Actually, I got into InfluxDb 1.8.2 OSS and typed the command, select count(*) from measurement1, so, it gives every field. That’s how I came to know about this. as well as I’m using grafana for visualizing the data. So the field values got mixed up in that too…

It is correct.

Maybe you are using python’s global variables in your script? Current piece looks good.

Are you sure that your data in CSV are consistent?

Yes, it is. Every measurement contains data. but, at some point of time Error comes for, unable to write. partial write. But I don’t think it can cause the mixing up of field values !!!

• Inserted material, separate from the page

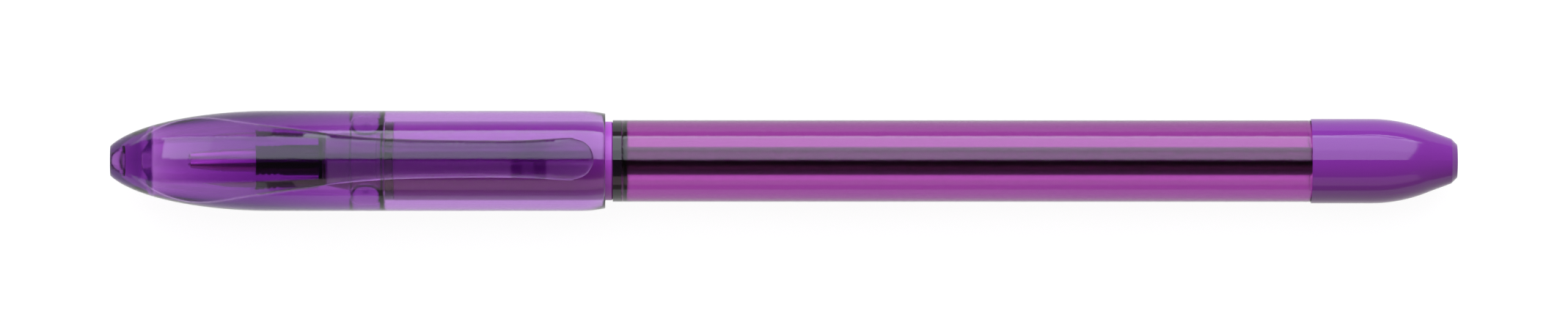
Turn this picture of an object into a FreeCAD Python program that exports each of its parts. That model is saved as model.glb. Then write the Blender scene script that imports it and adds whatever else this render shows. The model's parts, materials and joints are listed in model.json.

Actually, It’s getting mixed up with another CSV file’s measurement. That’s what made me so confused. for those two CSV files I’m using two Multiprocessing, So it might also be a cause for that issue.

1 Like

Glad to hear it’s working for you.

No, It didn’t.
I was thinking, Is it the multiprocessing is the issue, that, this mixing up of field values in InfluxDB?

That’s a question type.

No. The client is able to works in the multiprocessing environment.

The Complete process is:
Data is been collecting in the CSV as above shown format.
another script has two functions for 2 CSV files, which reads those CSV and the push into InfluxDB with multiprocessing.

I don’t see any mismatch in the CSV file. The only assumption is Internet slowness and disconnection in between the processing of influxdb, If the multiprocessing is not the issue then.